Vale a pequena observação de que, provavelmente, o autor começou a ter diferentes ideias para o próprio romance da metade para o fim. O que me leva a acreditar nisso é o fato de que, quase nas últimas páginas, Lou Ford começou a esboçar traços de delírios que podem colocar toda a narrativa em xeque. Isto é: todo narrador-protagonista é, de certa forma, “não confiável”. Além disso, em alguns momentos se tem a impressão de que o livro é uma espécie de confissão, mas depois parece que Jim Thompson abandonou essa ideia e converteu em algo diferente.

Novamente: estas características são típicas de um autor jovem e iniciante, ou então quando a obra é muito longa. “O Assassino Em Mim” não é um livro longo nem escrito por um adolescente.

No final das contas, um dos questionamentos levantados pelo livro é: será que conhecemos de verdade todas as pessoas ao nosso redor? Qual segredo maligno se esconde por detrás de um sorriso e atitudes cordiais de um cidadão respeitável, como um policial? E será que nós mesmos não somos capazes de fazer coisas do tipo?

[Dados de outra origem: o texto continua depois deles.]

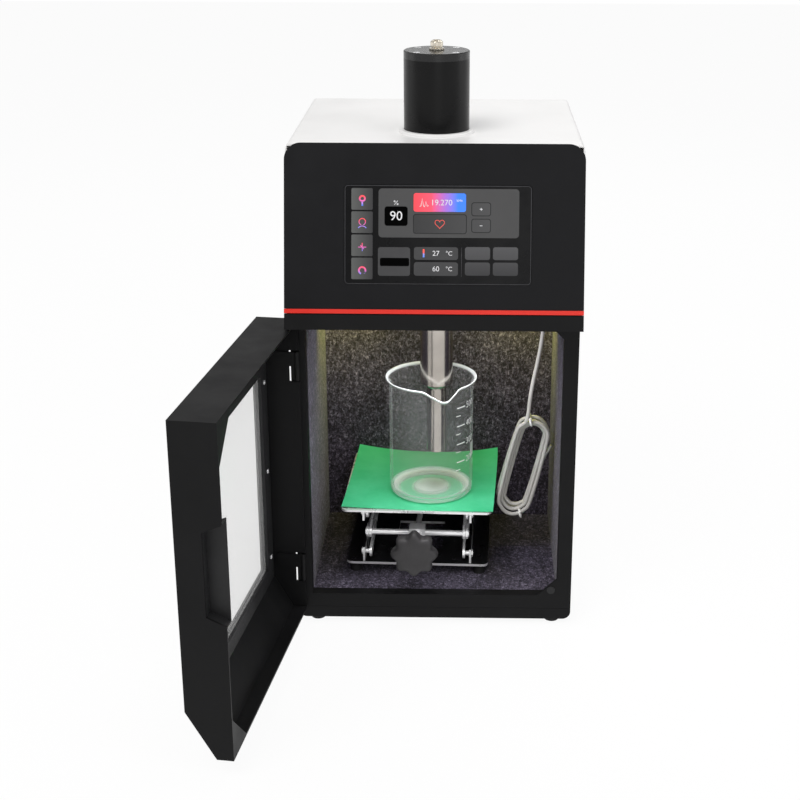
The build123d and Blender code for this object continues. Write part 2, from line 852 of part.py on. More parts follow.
# Seat ring in the top that the transducer drops into
ring_inner = housing_radius + seam
ring_outer = housing_radius + ring_wall
seat_top = housing_low - seat_gap
with BuildPart() as transducer_ring:
    with BuildSketch(Plane.XZ.offset(-axis_y)):
        with BuildLine():
            Polyline(
                (ring_inner, wrap_top + ring_stand),
                (ring_radius, wrap_top + ring_stand),
                (ring_radius, wrap_top),
                (ring_outer, wrap_top),
                (ring_outer, seat_top - seat_thick),
                (seat_bore, seat_top - seat_thick),
                (seat_bore, seat_top),
                (ring_inner, seat_top),
                close=True,
            )
        make_face()
    revolve(axis=Axis((0, axis_y, 0), (0, 0, 1)))
    chamfer(transducer_ring.faces().sort_by(Axis.Z)[-1].outer_wire().edges(), ring_stand / 3)
transducer_ring.part.label = "transducer_ring"
export_step(transducer_ring.part, "parts/transducer_ring.step")

# Transducer: black housing, cap, screws and connector
with BuildPart() as transducer_housing:
    with BuildSketch(Plane.XY.offset(housing_low)):
        with Locations((0, axis_y)):
            Circle(housing_radius)
            Circle(housing_radius - housing_wall, mode=Mode.SUBTRACT)
    extrude(amount=housing_high - housing_low)
transducer_housing.part.label = "transducer_housing"
export_step(transducer_housing.part, "parts/transducer_housing.step")

cap_top = housing_high + cap_thick
cap_screw_ring = housing_radius - 2.4 * housing_wall
with BuildPart() as transducer_cap:
    with BuildSketch(Plane.XY.offset(housing_high)):
        with Locations((0, axis_y)):
            Circle(housing_radius)
    extrude(amount=cap_thick)
    chamfer(transducer_cap.faces().sort_by(Axis.Z)[-1].edges(), cap_edge)
    with BuildSketch(Plane.XY.offset(cap_top)):
        with Locations((0, axis_y)):
            with PolarLocations(cap_screw_ring, 4, 45):
                Circle(screw_head + running)
    extrude(amount=-screw_head_thick, mode=Mode.SUBTRACT)
transducer_cap.part.label = "transducer_cap"
export_step(transducer_cap.part, "parts/transducer_cap.step")

with BuildPart() as cap_screws:
    with BuildSketch(Plane.XY.offset(cap_top)):
        with Locations((0, axis_y)):
            with PolarLocations(cap_screw_ring, 4, 45):
                Circle(screw_head)
                RegularPolygon(screw_recess, 6, mode=Mode.SUBTRACT)
    extrude(amount=-screw_head_thick)
cap_screws.part.label = "cap_screws"
export_step(cap_screws.part, "parts/cap_screws.step")

with BuildPart() as cap_connector:
    with BuildSketch(Plane.XY.offset(cap_top)):
        with Locations((0, axis_y)):
            RegularPolygon(connector_flange, 6)
    extrude(amount=connector_flange_height)
    with BuildSketch(Plane.XY.offset(cap_top + connector_flange_height)):
        with Locations((0, axis_y)):
            Circle(connector_radius)
            Circle(connector_bore, mode=Mode.SUBTRACT)
    extrude(amount=connector_height - connector_flange_height)
cap_connector.part.label = "cap_connector"
export_step(cap_connector.part, "parts/cap_connector.step")

# Horn: flange in the housing, straight barrel, step down to the slim end
flange_low = housing_low
flange_high = flange_low + flange_thick
horn_axis = Axis((0, axis_y, 0), (0, 0, 1))
with BuildPart() as horn:
    with BuildSketch(Plane.XZ.offset(-axis_y)):
        with BuildLine():
            Polyline(
                (0, flange_high),
                (flange_radius, flange_high),
                (flange_radius, flange_low + seam),
                (horn_radius, flange_low + seam),
                (horn_radius, horn_step + horn_step_fillet),
            )
            RadiusArc(
                (horn_radius, horn_step + horn_step_fillet),
                (horn_slim, horn_step),
                -horn_step_round,
            )
            Polyline((horn_slim, horn_step), (horn_slim, tip_joint), (0, tip_joint), (0, flange_high))
        make_face()
    revolve(axis=horn_axis)
    with BuildSketch(Plane.XY.offset(tip_joint)):
        with Locations((0, axis_y)):
            Circle(tip_stud + running)
    extrude(amount=tip_stud_length + clear, mode=Mode.SUBTRACT)
horn.part.label = "horn"
export_step(horn.part, "parts/horn.step")

with BuildPart() as horn_tip:
    with BuildSketch(Plane.XY.offset(tip_end)):
        with Locations((0, axis_y)):
            Circle(horn_slim)
    extrude(amount=tip_joint - seam - tip_end)
    chamfer(horn_tip.edges().group_by(Axis.Z)[0], tip_edge)
    with BuildSketch(Plane.XY.offset(tip_joint - seam)):
        with Locations((0, axis_y)):
            Circle(tip_stud)
    extrude(amount=tip_stud_length)
horn_tip.part.label = "horn_tip"
export_step(horn_tip.part, "parts/horn_tip.step")

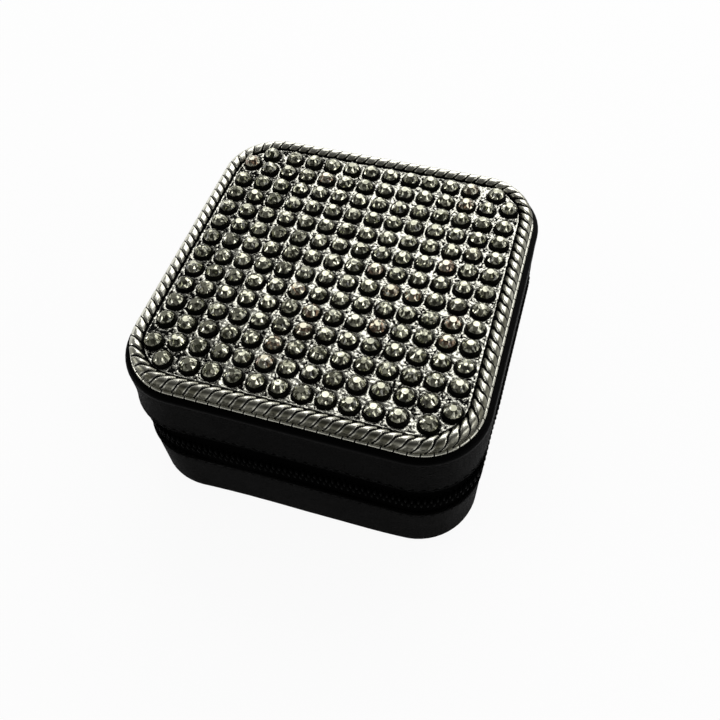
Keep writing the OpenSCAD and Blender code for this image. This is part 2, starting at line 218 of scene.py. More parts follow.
def roundedBox(name, low, high, radius, step, puff=0.0):
    # box with round edges whose big faces may crown a little
    low, high = Vector(low), Vector(high)
    mid, half = (low + high) / 2, (high - low) / 2
    radius = min(radius, *half)
    ticks = []
    for h in half:
        inner = h - radius
        count = max(1, round(2 * inner / step)) if inner > 1e-6 else 0
        flat = [-inner + 2 * inner * k / count for k in range(count + 1)] if count else [0.0]
        curve = [radius * math.tan(math.radians(45 * k / 3)) for k in (1, 2, 3)]
        ticks.append([-(inner + v) for v in reversed(curve)] + flat + [inner + v for v in curve])
    verts, faces, uvs = [], [], []
    for axis in range(3):
        a, b = (axis + 1) % 3, (axis + 2) % 3
        for side in (-1, 1):
            start, rows = len(verts), len(ticks[b])
            for u in ticks[a]:
                for v in ticks[b]:
                    p = Vector((0, 0, 0))
                    p[axis], p[a], p[b] = side * half[axis], u, v
                    core = Vector([max(-(h - radius), min(h - radius, x)) for x, h in zip(p, half)])
                    away = p - core
                    point = core + away.normalized() * radius
                    if puff:
                        u1, v1 = u / half[a], v / half[b]
                        point[axis] += side * puff * (1 - u1 * u1) * (1 - v1 * v1)
                    verts.append(mid + point)
            for i in range(len(ticks[a]) - 1):
                for j in range(rows - 1):
                    k = start + i * rows + j
                    faces.append((k, k + 1, k + rows + 1, k + rows))
                    uvs += [(ticks[a][i + p], ticks[b][j + q]) for p, q in ((0, 0), (0, 1), (1, 1), (1, 0))]
    return closeUp(meshObject(name, verts, faces, uvs), 60)


def lathe(name, profile, centre, segments=32):
    # turns a line of (r, z) round an upright axis; its ends are on the axis
    centre = Vector(centre)
    rings = [p for p in profile if p[0] > 0]
    verts = []
    for k in range(segments):
        turn = 2 * math.pi * k / segments
        verts += [centre + Vector((r * math.cos(turn), r * math.sin(turn), z)) for r, z in rings]
    n = len(rings)
    faces = quads(segments, n, wrapRows=True)
    for i, end in ((0, profile[0]), (n - 1, profile[-1])):
        verts.append(centre + Vector((0, 0, end[1])))
        faces += [(k * n + i, (k + 1) % segments * n + i, len(verts) - 1) for k in range(segments)]
    return closeUp(meshObject(name, verts, faces))


def flatSolid(name, loops, thickness, bevel, corner, across, up):
    # plate cut from outlines of (u, v), with round edges. The first loop is the outline, the rest are holes,
    # and it lies in the plane of across and up, on both sides of corner
    curve = bpy.data.curves.new(name, "CURVE")
    curve.dimensions = "2D"
    curve.fill_mode = "BOTH"
    curve.extrude = thickness / 2 - bevel
    curve.bevel_depth = bevel
    curve.bevel_resolution = 2
    curve.offset = -bevel
    for loop in loops:
        spline = curve.splines.new("POLY")
        spline.points.add(len(loop) - 1)
        for point, (u, v) in zip(spline.points, loop):
            point.co = (u, v, 0, 1)
        spline.use_cyclic_u = True
    made = bpy.data.objects.new(name, curve)
    scene.collection.objects.link(made)
    graph = bpy.context.evaluated_depsgraph_get()
    graph.update()
    mesh = bpy.data.meshes.new_from_object(made.evaluated_get(graph))
    bpy.data.objects.remove(made)
    across, up = Vector(across), Vector(up)
    axes = Matrix((across, up, across.cross(up))).transposed()
    mesh.transform(Matrix.Translation(Vector(corner)) @ axes.to_4x4())
    obj = bpy.data.objects.new(name, mesh)
    scene.collection.objects.link(obj)
    mesh.polygons.foreach_set("use_smooth", [True] * len(mesh.polygons))
    return closeUp(obj, 35)


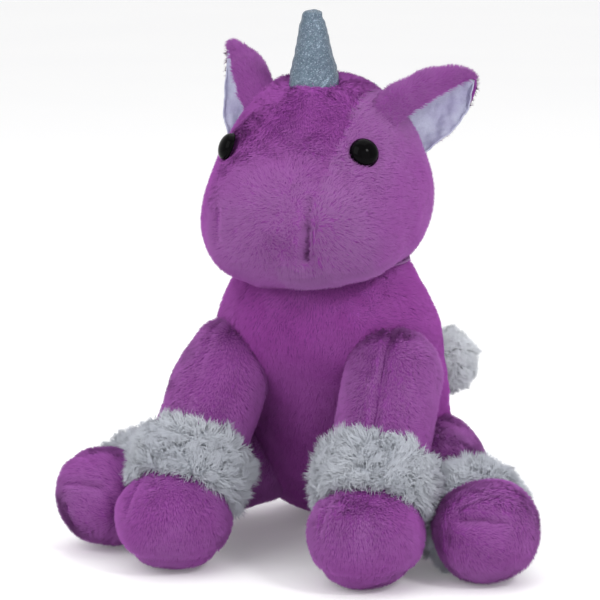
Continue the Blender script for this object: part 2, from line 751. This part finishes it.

De um nome interessante a um comentário empolgante de um escritor famoso, considero que “O Assassino Em Mim” serve ao menos para divertir caso o leitor queira curar alguma ressaca literária, ou quando não tem nada mais interessante para ler no momento. Sugiro apenas observar o valor do exemplar, pois caso seja comprado em uma promoção, é capaz de valer a pena – ao contrário de seu valor integral que é alto demais para a qualidade da história. A edição da Darkside Books, como sempre, é muito bonita e bem trabalhada para atender às demandas do mercado brasileiro e a qualidade da tradução e revisão são aceitáveis – apesar dos deslizes e frases confusas principalmente nas últimas páginas.